Secrets Left to Post: 02 pages, 28 secrets from Secret Submission Post #665.
Secrets Not Posted: [ 0 - broken links ], [ 0 - not!secrets ], [ 0 - not!fandom ], [ 0 - too big ], [ 0 - repeat ].
Current Secret Submissions Post: here.
Suggestions, comments, and concerns should go here.

(Anonymous) 2019-09-24 01:39 am (UTC)(link)
The thing is, with books, they have editors. Most authors don't churn out a book and presto its available for sale the very next day. Books go through a lengthy editing process where, for the most part, anything majorly triggering is likely removed or rewritten in such a way it isn't going to suddenly trigger the majority of the population.

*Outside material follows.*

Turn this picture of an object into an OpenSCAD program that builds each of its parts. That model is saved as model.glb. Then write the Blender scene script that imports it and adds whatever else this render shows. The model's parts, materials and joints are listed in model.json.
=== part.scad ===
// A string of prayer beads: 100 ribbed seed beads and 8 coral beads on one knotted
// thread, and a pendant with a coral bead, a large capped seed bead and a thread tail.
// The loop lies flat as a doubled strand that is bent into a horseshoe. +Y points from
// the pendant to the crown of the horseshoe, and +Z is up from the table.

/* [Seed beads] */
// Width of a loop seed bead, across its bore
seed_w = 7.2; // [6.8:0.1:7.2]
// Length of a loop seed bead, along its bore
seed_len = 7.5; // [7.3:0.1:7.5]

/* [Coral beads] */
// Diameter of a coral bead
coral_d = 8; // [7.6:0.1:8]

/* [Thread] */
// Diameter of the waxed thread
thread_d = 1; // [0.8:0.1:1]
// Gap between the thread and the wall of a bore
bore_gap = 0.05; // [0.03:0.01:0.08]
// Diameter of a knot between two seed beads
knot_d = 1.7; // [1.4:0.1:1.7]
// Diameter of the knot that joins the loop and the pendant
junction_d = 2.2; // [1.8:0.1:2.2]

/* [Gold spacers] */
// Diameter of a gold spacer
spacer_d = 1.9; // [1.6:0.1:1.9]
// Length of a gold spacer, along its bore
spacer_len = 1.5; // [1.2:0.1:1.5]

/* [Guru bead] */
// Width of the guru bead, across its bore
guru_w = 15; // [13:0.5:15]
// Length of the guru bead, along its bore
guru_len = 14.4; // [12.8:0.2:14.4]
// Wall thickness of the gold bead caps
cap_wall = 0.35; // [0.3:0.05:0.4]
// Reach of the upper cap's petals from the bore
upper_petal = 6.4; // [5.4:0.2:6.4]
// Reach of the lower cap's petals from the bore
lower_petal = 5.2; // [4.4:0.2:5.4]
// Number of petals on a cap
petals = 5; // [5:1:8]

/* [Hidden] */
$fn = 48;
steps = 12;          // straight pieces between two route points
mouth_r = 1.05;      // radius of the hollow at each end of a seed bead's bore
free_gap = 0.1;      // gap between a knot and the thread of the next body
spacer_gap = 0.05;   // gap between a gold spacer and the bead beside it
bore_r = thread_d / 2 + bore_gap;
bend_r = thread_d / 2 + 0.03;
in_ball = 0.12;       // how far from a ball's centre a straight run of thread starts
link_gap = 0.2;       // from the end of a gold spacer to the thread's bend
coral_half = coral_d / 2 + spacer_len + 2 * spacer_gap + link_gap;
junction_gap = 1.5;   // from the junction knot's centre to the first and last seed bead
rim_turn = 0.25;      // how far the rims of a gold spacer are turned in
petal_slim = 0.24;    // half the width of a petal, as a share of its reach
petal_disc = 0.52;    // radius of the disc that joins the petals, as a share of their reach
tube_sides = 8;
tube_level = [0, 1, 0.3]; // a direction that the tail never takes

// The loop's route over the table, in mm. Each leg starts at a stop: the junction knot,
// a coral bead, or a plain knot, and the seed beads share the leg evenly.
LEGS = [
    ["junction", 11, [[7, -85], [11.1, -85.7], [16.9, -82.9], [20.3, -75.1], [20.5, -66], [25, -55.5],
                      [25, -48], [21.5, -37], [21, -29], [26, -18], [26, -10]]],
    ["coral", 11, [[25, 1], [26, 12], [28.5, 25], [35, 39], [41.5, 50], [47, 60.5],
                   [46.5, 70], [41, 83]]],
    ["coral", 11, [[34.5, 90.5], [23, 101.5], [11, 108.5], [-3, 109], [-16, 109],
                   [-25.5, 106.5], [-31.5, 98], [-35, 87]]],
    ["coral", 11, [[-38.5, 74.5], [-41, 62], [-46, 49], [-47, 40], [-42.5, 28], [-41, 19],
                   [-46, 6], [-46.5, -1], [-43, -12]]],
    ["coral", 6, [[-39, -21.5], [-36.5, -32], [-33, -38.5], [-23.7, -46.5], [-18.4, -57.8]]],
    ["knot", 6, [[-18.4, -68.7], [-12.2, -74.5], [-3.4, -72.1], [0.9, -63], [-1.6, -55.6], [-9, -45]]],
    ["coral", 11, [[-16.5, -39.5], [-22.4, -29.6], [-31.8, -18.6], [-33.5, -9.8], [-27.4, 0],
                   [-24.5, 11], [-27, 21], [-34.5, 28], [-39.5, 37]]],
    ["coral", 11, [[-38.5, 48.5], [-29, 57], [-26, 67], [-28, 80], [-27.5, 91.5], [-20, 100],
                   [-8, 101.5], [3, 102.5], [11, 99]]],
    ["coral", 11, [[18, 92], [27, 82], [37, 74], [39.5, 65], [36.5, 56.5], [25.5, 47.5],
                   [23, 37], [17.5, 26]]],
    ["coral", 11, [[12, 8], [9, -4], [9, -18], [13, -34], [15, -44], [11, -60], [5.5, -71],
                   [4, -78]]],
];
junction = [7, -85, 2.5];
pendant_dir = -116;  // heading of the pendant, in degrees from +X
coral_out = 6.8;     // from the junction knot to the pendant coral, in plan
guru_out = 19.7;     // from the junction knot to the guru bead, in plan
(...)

And generally speaking, if the book is going to have rape or a character death or something "triggering", it's usually part of the central plot. So you know going in that there might be something trigging in the story. You aren't usually going to find unexpected rape or major character death in a romance novel, for example.

But even if all that wasn't a consideration, you aren't going to find a list of triggers for the simple reason that it probably doesn't sell books. If you pick up a book flip to the front pages and see a list of triggers, you may not buy the book. If you have to buy the book first and start reading it to find out, then hey, that's a sale. They care less about your triggers than they do about their sales.

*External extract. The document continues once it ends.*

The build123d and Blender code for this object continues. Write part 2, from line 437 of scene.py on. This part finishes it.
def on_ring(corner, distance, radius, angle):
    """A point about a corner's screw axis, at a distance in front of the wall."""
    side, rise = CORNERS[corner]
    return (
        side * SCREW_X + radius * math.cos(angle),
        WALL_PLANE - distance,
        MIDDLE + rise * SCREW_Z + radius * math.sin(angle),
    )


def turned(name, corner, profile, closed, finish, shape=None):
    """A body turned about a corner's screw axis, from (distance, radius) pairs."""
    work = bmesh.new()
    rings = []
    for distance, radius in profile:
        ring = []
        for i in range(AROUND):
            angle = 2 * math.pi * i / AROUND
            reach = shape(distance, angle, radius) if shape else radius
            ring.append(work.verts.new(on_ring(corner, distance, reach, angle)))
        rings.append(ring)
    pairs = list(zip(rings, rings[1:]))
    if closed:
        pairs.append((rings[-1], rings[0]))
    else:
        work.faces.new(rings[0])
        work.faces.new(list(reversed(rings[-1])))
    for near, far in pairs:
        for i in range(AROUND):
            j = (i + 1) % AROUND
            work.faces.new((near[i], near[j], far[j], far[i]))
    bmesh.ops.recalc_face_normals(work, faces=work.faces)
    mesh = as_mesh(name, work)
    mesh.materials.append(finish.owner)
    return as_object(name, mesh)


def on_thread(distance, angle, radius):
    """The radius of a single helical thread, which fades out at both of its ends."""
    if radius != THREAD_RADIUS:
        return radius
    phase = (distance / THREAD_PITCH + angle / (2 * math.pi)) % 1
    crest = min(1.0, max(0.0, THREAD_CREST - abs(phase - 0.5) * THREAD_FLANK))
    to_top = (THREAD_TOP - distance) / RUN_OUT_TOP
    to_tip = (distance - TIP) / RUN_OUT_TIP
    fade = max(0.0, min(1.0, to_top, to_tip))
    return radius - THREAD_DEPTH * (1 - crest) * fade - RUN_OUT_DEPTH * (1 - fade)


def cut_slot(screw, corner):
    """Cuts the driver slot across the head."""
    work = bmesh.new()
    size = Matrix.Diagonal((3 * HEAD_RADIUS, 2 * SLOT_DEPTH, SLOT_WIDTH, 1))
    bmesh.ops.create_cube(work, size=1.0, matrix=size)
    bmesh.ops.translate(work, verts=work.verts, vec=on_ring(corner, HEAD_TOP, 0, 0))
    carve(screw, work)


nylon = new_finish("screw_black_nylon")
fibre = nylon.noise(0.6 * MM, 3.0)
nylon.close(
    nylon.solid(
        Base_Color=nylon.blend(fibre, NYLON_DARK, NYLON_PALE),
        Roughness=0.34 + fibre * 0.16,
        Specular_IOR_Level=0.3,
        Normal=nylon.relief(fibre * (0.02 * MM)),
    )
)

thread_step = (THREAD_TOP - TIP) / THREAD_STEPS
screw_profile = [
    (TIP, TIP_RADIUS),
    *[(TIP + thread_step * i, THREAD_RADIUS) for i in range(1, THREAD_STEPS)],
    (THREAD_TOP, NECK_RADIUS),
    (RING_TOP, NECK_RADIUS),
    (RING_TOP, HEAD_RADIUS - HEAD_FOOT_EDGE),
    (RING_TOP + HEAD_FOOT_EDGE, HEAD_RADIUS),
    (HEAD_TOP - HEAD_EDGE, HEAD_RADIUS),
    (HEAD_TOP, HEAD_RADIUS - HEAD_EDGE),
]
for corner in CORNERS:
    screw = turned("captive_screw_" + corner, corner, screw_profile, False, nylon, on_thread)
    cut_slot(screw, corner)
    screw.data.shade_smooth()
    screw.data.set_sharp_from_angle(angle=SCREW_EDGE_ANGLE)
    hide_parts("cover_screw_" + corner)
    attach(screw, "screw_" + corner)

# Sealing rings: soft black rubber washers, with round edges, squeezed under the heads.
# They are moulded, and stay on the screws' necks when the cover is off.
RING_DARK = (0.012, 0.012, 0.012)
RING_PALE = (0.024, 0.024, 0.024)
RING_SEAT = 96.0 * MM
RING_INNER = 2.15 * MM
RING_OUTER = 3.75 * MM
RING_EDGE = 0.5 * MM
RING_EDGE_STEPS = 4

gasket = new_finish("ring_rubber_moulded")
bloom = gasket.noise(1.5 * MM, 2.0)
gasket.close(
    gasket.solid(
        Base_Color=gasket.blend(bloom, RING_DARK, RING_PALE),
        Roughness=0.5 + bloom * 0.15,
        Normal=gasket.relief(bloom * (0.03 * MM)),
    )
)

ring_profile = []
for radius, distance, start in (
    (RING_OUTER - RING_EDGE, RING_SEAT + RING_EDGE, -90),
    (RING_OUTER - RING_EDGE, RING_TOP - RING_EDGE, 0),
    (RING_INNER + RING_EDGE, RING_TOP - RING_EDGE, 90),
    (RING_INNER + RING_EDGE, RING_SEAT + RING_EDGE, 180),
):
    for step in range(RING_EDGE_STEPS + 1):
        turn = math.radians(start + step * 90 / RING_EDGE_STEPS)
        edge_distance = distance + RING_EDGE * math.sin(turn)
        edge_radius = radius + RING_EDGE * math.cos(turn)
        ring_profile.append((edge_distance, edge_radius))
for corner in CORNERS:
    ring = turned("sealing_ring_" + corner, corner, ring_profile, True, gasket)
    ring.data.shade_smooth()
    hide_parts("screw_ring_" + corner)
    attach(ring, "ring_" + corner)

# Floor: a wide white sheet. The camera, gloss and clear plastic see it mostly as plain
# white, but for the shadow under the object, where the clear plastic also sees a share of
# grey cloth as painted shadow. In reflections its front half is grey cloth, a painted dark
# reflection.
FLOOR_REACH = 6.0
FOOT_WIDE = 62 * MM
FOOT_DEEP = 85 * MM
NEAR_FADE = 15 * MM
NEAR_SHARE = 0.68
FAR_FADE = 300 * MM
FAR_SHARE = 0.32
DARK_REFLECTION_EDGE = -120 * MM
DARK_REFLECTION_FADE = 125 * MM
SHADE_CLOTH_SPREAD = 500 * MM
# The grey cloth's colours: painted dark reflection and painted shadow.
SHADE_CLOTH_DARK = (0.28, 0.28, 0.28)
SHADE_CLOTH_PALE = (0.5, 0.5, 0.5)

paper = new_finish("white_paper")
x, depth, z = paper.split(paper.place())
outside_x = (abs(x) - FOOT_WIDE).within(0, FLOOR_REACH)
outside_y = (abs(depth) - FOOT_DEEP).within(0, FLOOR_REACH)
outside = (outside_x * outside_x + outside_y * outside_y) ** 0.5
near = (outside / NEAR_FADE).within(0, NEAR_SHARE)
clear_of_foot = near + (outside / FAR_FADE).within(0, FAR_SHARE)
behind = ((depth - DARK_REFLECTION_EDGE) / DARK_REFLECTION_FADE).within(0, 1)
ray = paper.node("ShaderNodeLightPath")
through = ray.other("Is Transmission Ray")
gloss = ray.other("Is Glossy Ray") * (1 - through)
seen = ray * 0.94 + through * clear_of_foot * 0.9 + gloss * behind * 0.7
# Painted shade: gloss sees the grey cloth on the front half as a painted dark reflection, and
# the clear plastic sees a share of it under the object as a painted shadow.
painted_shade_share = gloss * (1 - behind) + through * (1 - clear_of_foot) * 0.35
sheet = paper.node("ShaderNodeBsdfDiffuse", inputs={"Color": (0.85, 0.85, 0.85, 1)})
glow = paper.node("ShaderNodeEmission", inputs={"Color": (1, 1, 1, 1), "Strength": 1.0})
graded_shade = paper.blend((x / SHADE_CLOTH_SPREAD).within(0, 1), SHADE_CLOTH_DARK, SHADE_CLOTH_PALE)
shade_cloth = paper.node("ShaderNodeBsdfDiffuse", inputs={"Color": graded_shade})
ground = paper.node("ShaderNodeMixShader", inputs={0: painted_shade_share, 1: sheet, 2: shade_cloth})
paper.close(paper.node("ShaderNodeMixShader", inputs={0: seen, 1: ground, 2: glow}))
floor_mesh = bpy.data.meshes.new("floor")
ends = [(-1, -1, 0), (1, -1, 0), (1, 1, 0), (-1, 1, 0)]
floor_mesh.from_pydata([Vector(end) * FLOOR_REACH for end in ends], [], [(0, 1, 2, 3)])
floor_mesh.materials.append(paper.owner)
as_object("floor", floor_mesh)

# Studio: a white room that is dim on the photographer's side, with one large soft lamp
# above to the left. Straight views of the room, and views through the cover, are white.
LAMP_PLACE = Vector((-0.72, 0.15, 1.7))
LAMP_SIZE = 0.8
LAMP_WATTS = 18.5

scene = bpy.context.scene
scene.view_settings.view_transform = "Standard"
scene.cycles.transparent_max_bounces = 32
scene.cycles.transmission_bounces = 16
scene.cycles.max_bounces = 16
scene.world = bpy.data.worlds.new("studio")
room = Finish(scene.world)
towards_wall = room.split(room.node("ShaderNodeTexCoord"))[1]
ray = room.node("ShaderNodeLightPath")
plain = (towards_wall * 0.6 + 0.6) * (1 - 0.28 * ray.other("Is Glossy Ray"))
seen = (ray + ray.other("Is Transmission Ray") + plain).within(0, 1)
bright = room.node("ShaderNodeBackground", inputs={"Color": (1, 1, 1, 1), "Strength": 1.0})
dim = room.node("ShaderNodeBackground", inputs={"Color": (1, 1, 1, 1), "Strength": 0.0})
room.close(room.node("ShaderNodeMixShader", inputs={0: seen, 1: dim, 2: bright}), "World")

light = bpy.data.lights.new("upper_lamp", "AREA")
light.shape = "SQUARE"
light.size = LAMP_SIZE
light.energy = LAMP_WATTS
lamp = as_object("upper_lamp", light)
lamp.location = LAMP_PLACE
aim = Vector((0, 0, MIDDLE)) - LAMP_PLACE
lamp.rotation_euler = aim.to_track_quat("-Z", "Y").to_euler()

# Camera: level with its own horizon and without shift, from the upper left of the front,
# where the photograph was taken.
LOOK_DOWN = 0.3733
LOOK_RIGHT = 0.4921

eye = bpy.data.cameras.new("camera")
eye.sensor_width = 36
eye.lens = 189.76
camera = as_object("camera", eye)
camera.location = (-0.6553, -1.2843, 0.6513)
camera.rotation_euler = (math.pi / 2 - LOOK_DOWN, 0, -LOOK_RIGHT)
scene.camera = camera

(Anonymous) 2019-09-24 02:47 am (UTC)(link)
Quite clearly, mainstream audiences don't have a big problem with rape and murder in their media. But a majority of the mainstream audience doesn't have triggers either.

I think there was a time when a lot of writers with literary pretensions seemed to have a bad case of Nabokov-envy and would do gratuitously squicky sex stuff in order to be "real." And that's apparently not a problem for general audiences who will argue how stuff like The World According to Garp is a great American novel. I prefer to be forewarned about that kind of thing.
erinptah: (Default)

[personal profile] erinptah 2019-09-24 09:29 pm (UTC)(link)
I mean, something doesn't have to be OTT graphic to be triggering. (In the real sense, not in the sense of "I'm upset, and I want to make it sound fancier." The majority of the population doesn't have triggers in the first place.) A general reference to an off-page sexual assault could still hit a reader right in the trauma, if the circumstances are close enough or they're really invested in the character or they just happen to read it on a bad day.

Someone who's read a hundred romance novels (or whatever other category) will have a good idea of the formula, but there's always somebody who just picked up their first book in the genre. So "readers will just know" isn't a good thing to count on.

Plus, there's always genre-bending exceptions! I'd already read a whole lot of sci-fi by the first time I picked up an SF novel that threw in a random scene of Surprise Graphic Bestiality. (Not, like, animalistic aliens or enhanced-to-be-sentient creatures! Just a regular old leopard.)

It wasn't a personally traumatic experience, or anything -- OP is right that most readers don't "need" warnings -- but nobody's claiming "people with severe triggers" are the only group the content warnings would be helpful for.